[Written problem]:
Type out the material below exactly.

[Data provided]:
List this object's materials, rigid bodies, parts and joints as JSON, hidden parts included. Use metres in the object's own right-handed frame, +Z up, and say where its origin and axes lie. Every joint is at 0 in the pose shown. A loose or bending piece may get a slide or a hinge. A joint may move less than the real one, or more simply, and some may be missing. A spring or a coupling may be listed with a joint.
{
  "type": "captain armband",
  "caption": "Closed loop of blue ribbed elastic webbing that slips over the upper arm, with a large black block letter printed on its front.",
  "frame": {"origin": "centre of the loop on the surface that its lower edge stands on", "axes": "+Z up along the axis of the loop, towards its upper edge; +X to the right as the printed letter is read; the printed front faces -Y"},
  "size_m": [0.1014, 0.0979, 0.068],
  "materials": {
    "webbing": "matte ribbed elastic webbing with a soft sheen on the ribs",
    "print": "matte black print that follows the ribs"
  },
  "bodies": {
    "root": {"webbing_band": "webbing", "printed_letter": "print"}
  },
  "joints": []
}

[Solution]:
List this object's materials, rigid bodies, parts and joints as JSON, hidden parts included. Use metres in the object's own right-handed frame, +Z up, and say where its origin and axes lie. Every joint is at 0 in the pose shown. A loose or bending piece may get a slide or a hinge. A joint may move less than the real one, or more simply, and some may be missing. A spring or a coupling may be listed with a joint.
{
  "type": "captain armband",
  "caption": "Closed loop of blue ribbed elastic webbing that slips over the upper arm, with a large black block letter printed on its front.",
  "frame": {"origin": "centre of the loop on the surface that its lower edge stands on", "axes": "+Z up along the axis of the loop, towards its upper edge; +X to the right as the printed letter is read; the printed front faces -Y"},
  "size_m": [0.1014, 0.0979, 0.068],
  "materials": {
    "webbing": "matte ribbed elastic webbing with a soft sheen on the ribs",
    "print": "matte black print that follows the ribs"
  },
  "bodies": {
    "root": {"webbing_band": "webbing", "printed_letter": "print"}
  },
  "joints": []
}